++++ Material for this task ++++

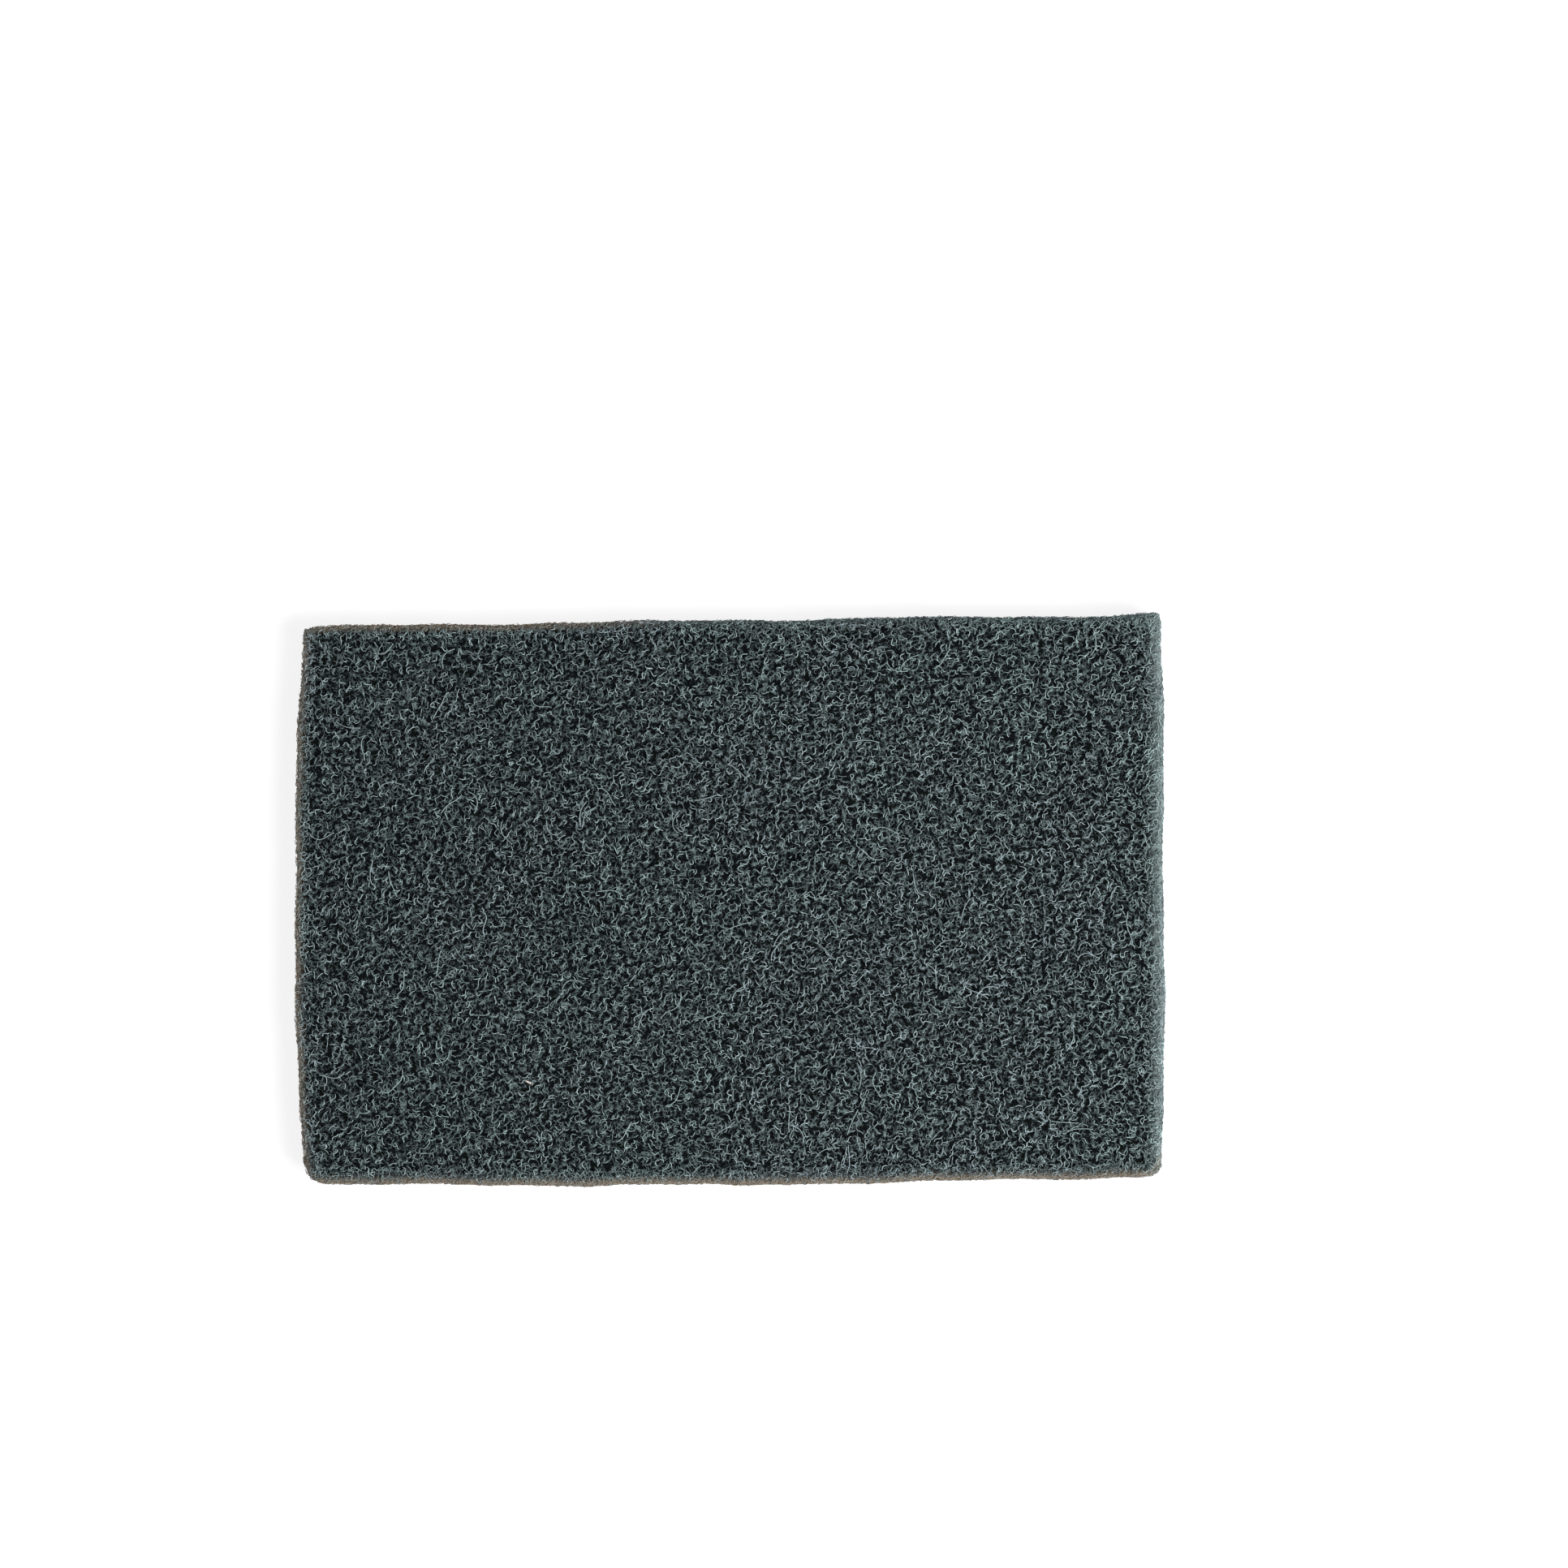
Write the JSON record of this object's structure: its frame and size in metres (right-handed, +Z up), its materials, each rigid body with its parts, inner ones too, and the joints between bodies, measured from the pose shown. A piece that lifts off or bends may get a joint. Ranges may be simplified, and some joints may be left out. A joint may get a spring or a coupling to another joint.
{
  "type": "nylon scouring pad",
  "caption": "Flat rectangular hand pad of bonded non-woven nylon web, with open porous faces and denser die-cut edges, for scouring and cleaning by hand.",
  "frame": {"origin": "under the middle of the pad's box, on the surface that it lies on", "axes": "+X along the length, +Y across the width towards the rear cut edge, +Z up through the thickness"},
  "size_m": [0.151, 0.0982, 0.008],
  "materials": {
    "web": "open web of crimped, resin-bonded nylon fibres, matt, grey-green with near-black pores"
  },
  "bodies": {
    "root": {"scouring_pad": "web"}
  },
  "joints": []
}
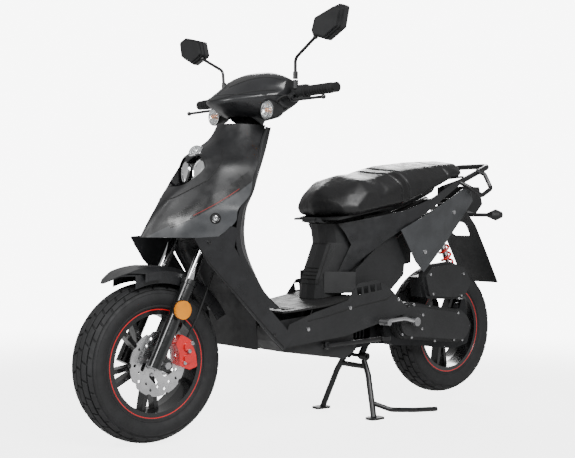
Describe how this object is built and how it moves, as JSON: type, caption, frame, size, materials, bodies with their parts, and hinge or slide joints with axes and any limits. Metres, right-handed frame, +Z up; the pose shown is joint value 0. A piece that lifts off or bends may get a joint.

++++

__Task statement__
Without leaving anything out, give the entries again exactly.

__Solution to the exercise__
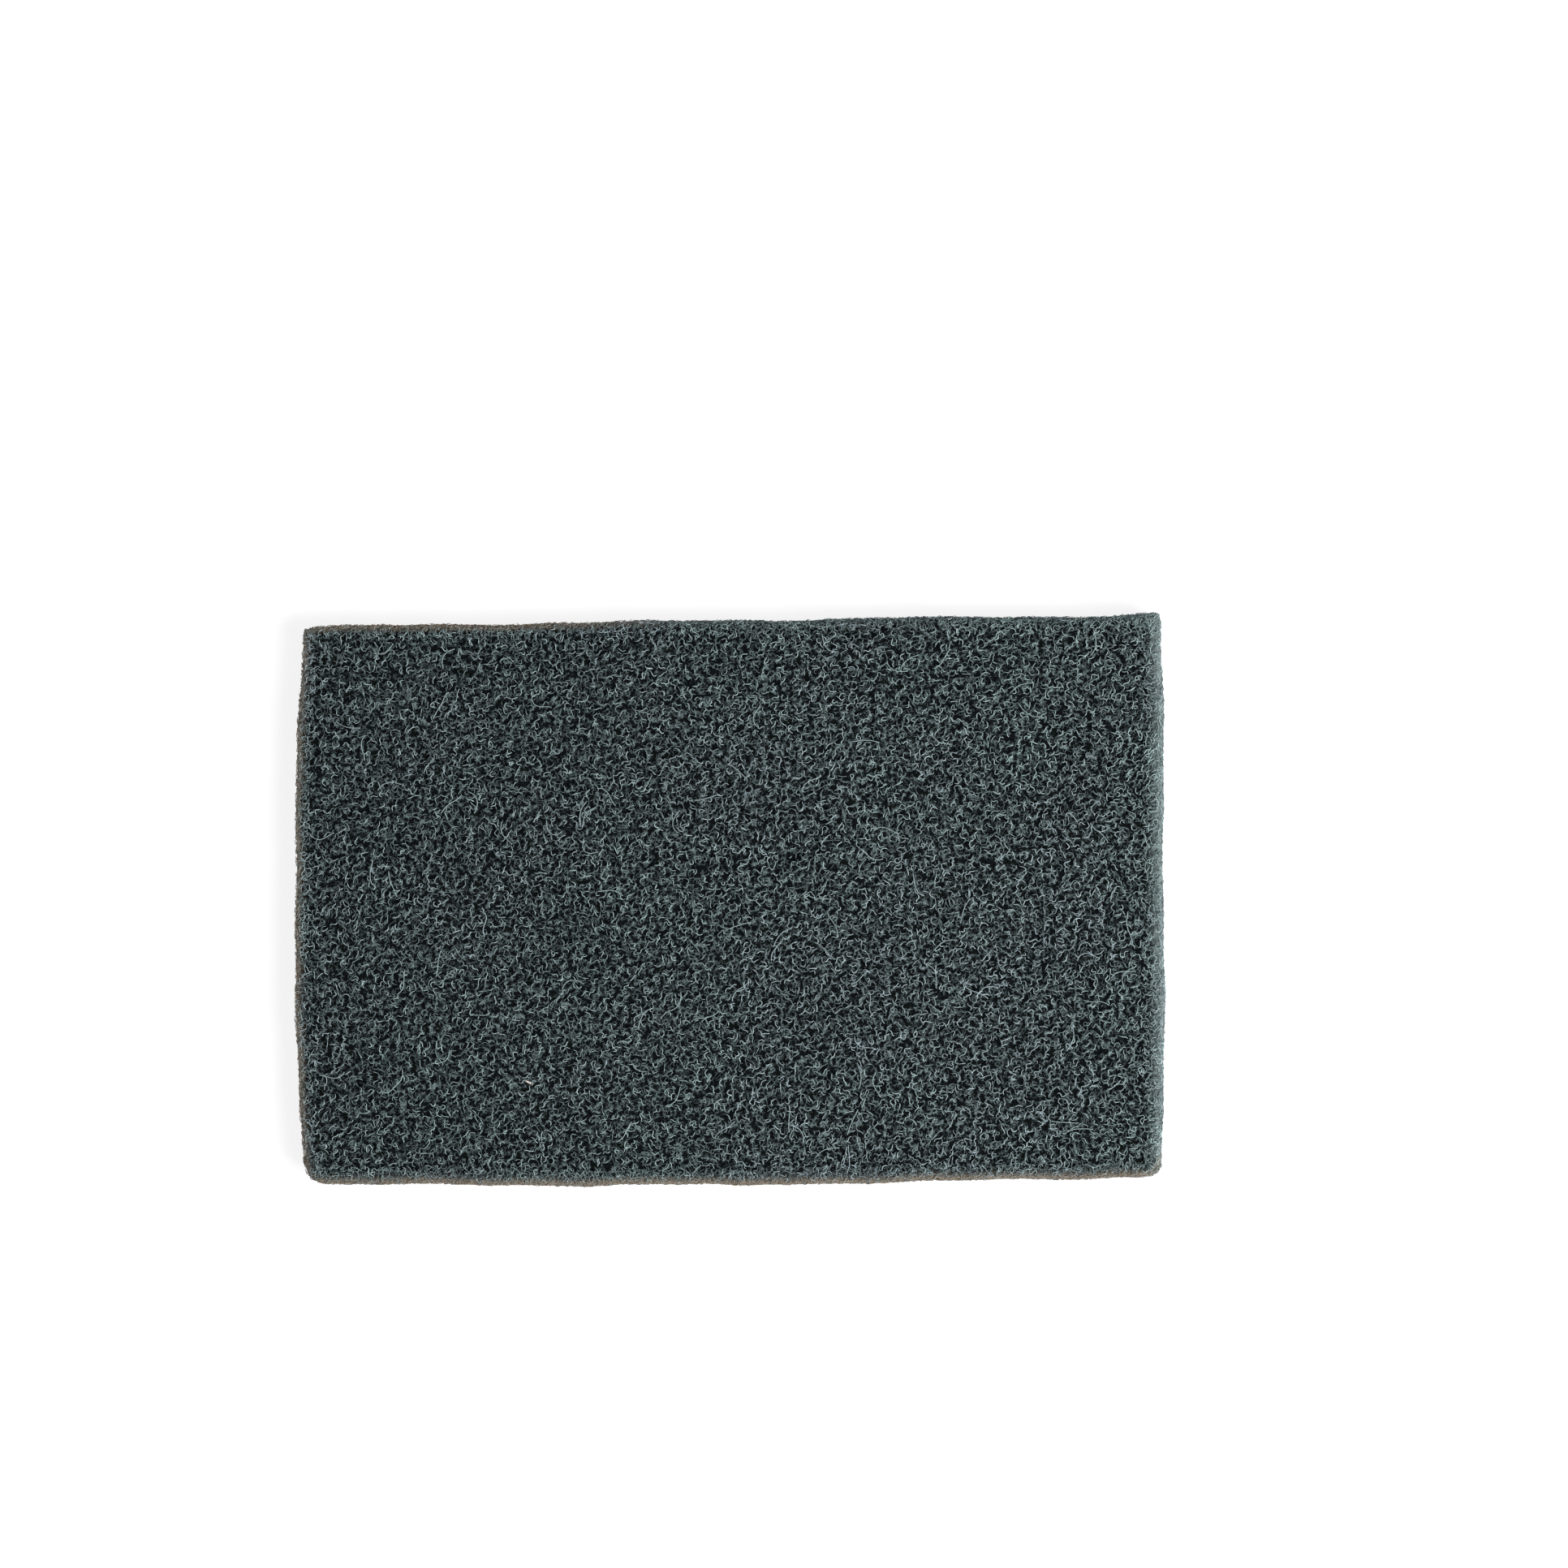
Write the JSON record of this object's structure: its frame and size in metres (right-handed, +Z up), its materials, each rigid body with its parts, inner ones too, and the joints between bodies, measured from the pose shown. A piece that lifts off or bends may get a joint. Ranges may be simplified, and some joints may be left out. A joint may get a spring or a coupling to another joint.
{
  "type": "nylon scouring pad",
  "caption": "Flat rectangular hand pad of bonded non-woven nylon web, with open porous faces and denser die-cut edges, for scouring and cleaning by hand.",
  "frame": {"origin": "under the middle of the pad's box, on the surface that it lies on", "axes": "+X along the length, +Y across the width towards the rear cut edge, +Z up through the thickness"},
  "size_m": [0.151, 0.0982, 0.008],
  "materials": {
    "web": "open web of crimped, resin-bonded nylon fibres, matt, grey-green with near-black pores"
  },
  "bodies": {
    "root": {"scouring_pad": "web"}
  },
  "joints": []
}
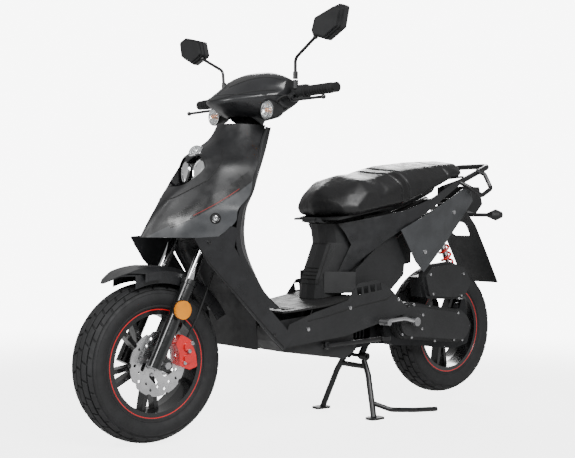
Describe how this object is built and how it moves, as JSON: type, caption, frame, size, materials, bodies with their parts, and hinge or slide joints with axes and any limits. Metres, right-handed frame, +Z up; the pose shown is joint value 0. A piece that lifts off or bends may get a joint.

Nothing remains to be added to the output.